For I don't like things to be a hassle. Especially with technology. I know what I want to accomplish and hate having to deal with set up and codes and other crap. So I avoided such potential by just shutting the computer down altogether. But today I overcame such stupidity and just chose disconnect.

And it proved to be a painless action (I know this because I did test out reconnection, which was a similarly easy click). But it got me to thinking about how much can be done, really, without being Internet connected; something I sometimes forget.

Decades ago at Purdue, the Internet wasn't on my mind or even an option. Hell, I didn't even have a computer (not counting Atari 2600) until I met Gary. Instead, I had the library for occasional research and a dictionary when I was at home.

The Internet has definitely changed such things, with now my being able to spontaneously call up the most obscure detail if I need it for a story. It is a library on demand.
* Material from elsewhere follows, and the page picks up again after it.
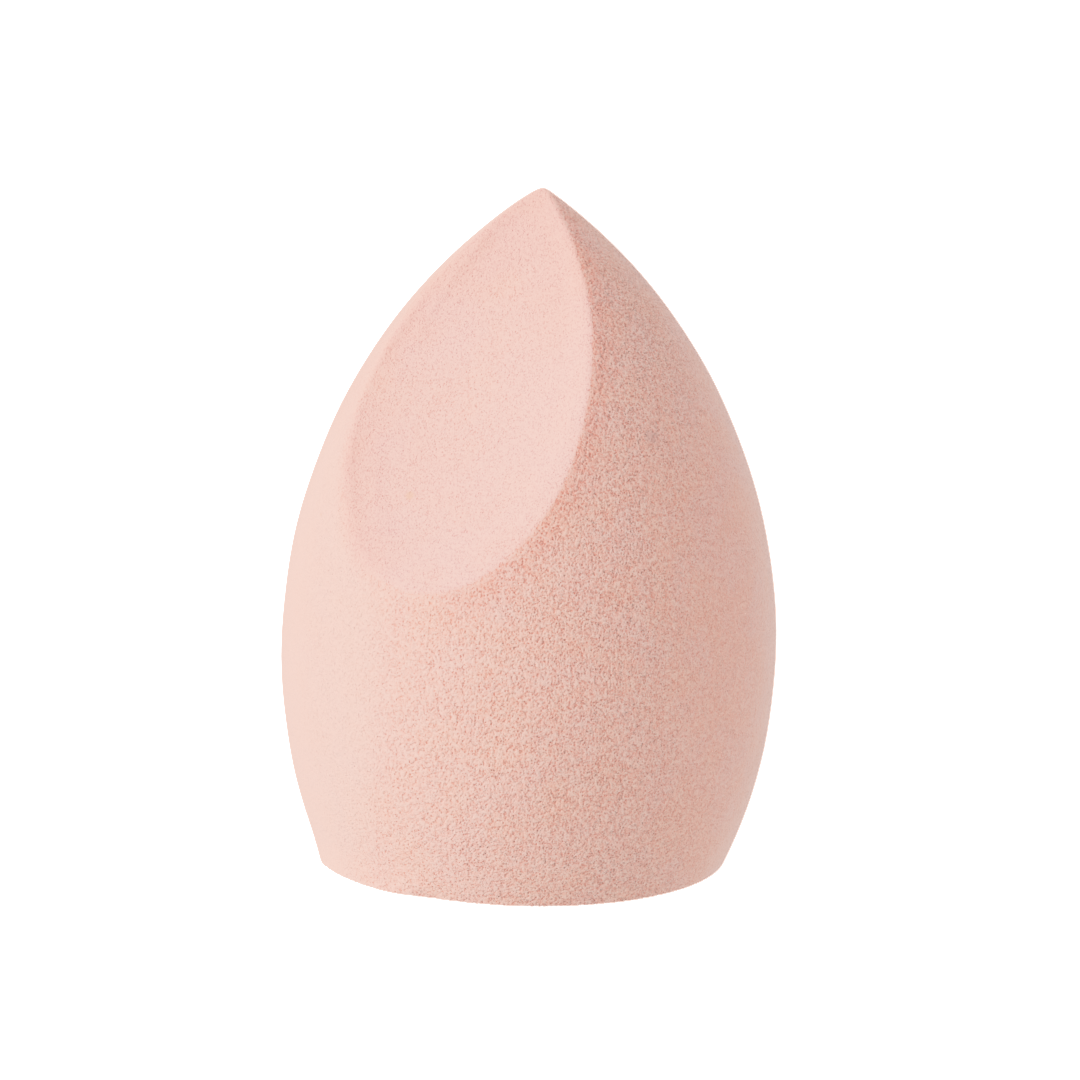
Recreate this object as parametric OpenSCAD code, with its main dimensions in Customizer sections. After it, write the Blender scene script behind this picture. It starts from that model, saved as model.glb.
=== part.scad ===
// Drop-shaped make-up sponge: one piece of fine foam, round about its axis,
// with a flat base and one flat slanted face that reaches the tip.
// Millimetres, +Z up, origin at the centre of the base.
// The slanted face looks towards -Y and upwards.

/* [Drop] */
// Largest diameter of the drop
body_d = 43.5; // [38:0.5:60]
// Height of the widest level above the base
widest_h = 18.5; // [14:0.5:24]
// Height at which the upper flanks would meet on the axis
apex_h = 60.2; // [50:0.1:80]

/* [Base] */
// Diameter at which the lower flank's own curve reaches the base
base_d = 35.8; // [28:0.1:37]
// Radius of the soft edge round the base
base_edge_r = 0.8; // [0.2:0.1:2]

/* [Slanted face] */
// Angle between the slanted face and the base
slant_angle = 56.7; // [45:0.1:65]
// Distance down the axis from the flanks' meeting point to the slanted face
slant_drop = 0.5; // [0.2:0.1:8]

/* [Hidden] */

$fn = 180;

body_r = body_d / 2;
base_r = base_d / 2;

// Each flank is one arc that stands upright at the widest level.
upper_rise = apex_h - widest_h;
upper_r = (upper_rise * upper_rise + body_r * body_r) / (2 * body_r);
base_inset = body_r - base_r;
lower_r = (widest_h * widest_h + base_inset * base_inset) / (2 * base_inset);

// The soft edge is a circle that touches the base and the lower flank from inside.
edge_reach = lower_r - base_edge_r;
edge_drop = widest_h - base_edge_r;
edge_x = body_r - lower_r + sqrt(edge_reach * edge_reach - edge_drop * edge_drop);
edge_top_h = base_edge_r - base_edge_r * edge_drop / edge_reach;

// The slanted cut is a block that is larger than anything it takes away.
slant_h = apex_h - slant_drop;
slant_reach = apex_h + body_d;

// Half of the drop's section, from the axis outwards
module drop_section() {
    intersection() {
        translate([body_r - upper_r, widest_h])
            circle(r = upper_r);
        translate([0, widest_h])
            square([body_r, upper_rise]);
    }
    intersection() {
        translate([body_r - lower_r, widest_h])
            circle(r = lower_r);
        translate([0, edge_top_h])
            square([body_r, widest_h - edge_top_h]);
    }
    square([edge_x, widest_h]);
    translate([edge_x, base_edge_r])
        circle(r = base_edge_r);
}

// The material in front of the slanted face
module slant_cut() {
    translate([0, 0, slant_h])
        rotate([slant_angle, 0, 0])
            translate([-slant_reach, -slant_reach, 0])
                cube([2 * slant_reach, 2 * slant_reach, slant_reach]);
}

// The whole sponge
module foam_body() {
    color([0.92, 0.79, 0.73])
        difference() {
            rotate_extrude()
                drop_section();
            slant_cut();
        }
}

foam_body();
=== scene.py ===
# A drop-shaped make-up sponge of fine pale pink foam: a round ground flank, a flat base
# and one flat slanted face that a blade has cut. Metres, +Z up.
import math

import bpy
import numpy as np
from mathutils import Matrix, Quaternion, Vector


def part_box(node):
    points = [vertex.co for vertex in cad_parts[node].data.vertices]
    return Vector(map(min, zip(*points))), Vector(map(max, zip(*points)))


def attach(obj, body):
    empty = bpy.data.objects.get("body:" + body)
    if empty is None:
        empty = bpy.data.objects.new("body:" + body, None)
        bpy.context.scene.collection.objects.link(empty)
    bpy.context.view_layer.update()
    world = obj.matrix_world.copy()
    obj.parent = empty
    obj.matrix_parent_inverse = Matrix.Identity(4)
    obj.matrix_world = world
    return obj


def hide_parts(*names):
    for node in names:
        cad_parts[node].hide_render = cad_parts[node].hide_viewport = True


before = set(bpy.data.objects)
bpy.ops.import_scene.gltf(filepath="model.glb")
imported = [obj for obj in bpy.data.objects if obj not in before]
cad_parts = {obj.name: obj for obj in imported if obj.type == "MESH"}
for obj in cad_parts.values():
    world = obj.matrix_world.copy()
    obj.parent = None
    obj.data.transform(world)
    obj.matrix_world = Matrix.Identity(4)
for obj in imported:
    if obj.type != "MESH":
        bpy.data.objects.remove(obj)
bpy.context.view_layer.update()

MM = 0.001

# The drop's own sizes, as the model's source has them
NODE = "foam_body"
BODY_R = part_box(NODE)[1][0]
WIDEST_H = 18.5 * MM
APEX_H = 60.2 * MM
BASE_R = 17.9 * MM
SLANT_ANGLE = math.radians(56.7)
SLANT_H = APEX_H - 0.5 * MM
SLANT_NORMAL = Vector((0, -math.sin(SLANT_ANGLE), math.cos(SLANT_ANGLE)))
SLANT_LEVEL = SLANT_NORMAL.dot(Vector((0, 0, SLANT_H)))

# The lower edge, crisper than the model's source has it
BASE_EDGE_R = 0.15 * MM

# The slanted face: its size, its middle, its uphill and level directions, and its dish
FACE_LENGTH = 38.4 * MM
FACE_WIDTH = 22.0 * MM
FACE_MIDDLE = Vector((0, -10.33, 43.98)) * MM
FACE_UP = Vector((0, math.cos(SLANT_ANGLE), math.sin(SLANT_ANGLE)))
FACE_LEVEL = (1, 0, 0)
DISH = 1.0 * MM
DISH_FADE = 2 * MM

# How finely the foam is modelled
TURN_STEPS = 160
LOWER_RINGS = 14
UPPER_RINGS = 40
EDGE_RINGS = 4
SKIN_STEP = 0.106 * MM
MERGE_GAP = 0.001 * MM

# Which part of the slanted face's rim is soft, by place in X and in height
LEFT_RIM = (-9 * MM, -2 * MM)
SOFT_HEIGHTS = (26 * MM, 35 * MM)
SOFT_UP_HIGH = 0.15

# Where the rim's passage from flank to cut starts and ends, by distance from the dished face
CRISP_PASSAGE = -0.10 * MM
SOFT_PASSAGE = -1.3 * MM
PASSAGE_END = 0.05 * MM

# How the rim is rounded, crisp and soft
CRISP_REACH = 0.6 * MM
SOFT_REACH = 1.6 * MM
CRISP_WEIGHT = 0.08
ROUNDING_TURNS = 40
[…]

But, as I am prone to do with real libraries, I can't help but wander beyond my original research purpose, until I'm in areas of knowledge  that are not needed for the current writing.

And for both better and worse, being connected now means I can click over whenever I want to check mail, or check Facebook, or check Twitter, or check a hundred and one different things. Growing up and going to school sans computer, the mail came once a day and then, unless the landline phone rang or someone physically knocked at your door, you were pretty much done with communication and there wasn't much else to do but focus on your work.

Oh, I'm not disparaging the current time and no way in hell do I want to back to what really wasn't all that golden of a time. But it does occur to me as I type this and Gary is in the other room working on his blog, that maybe I should periodically just disconnect for a while; not just for Gary's sake but for mine.

Disconnect and focus full-square on the words in my head coming out rather than all those distracting words coming in.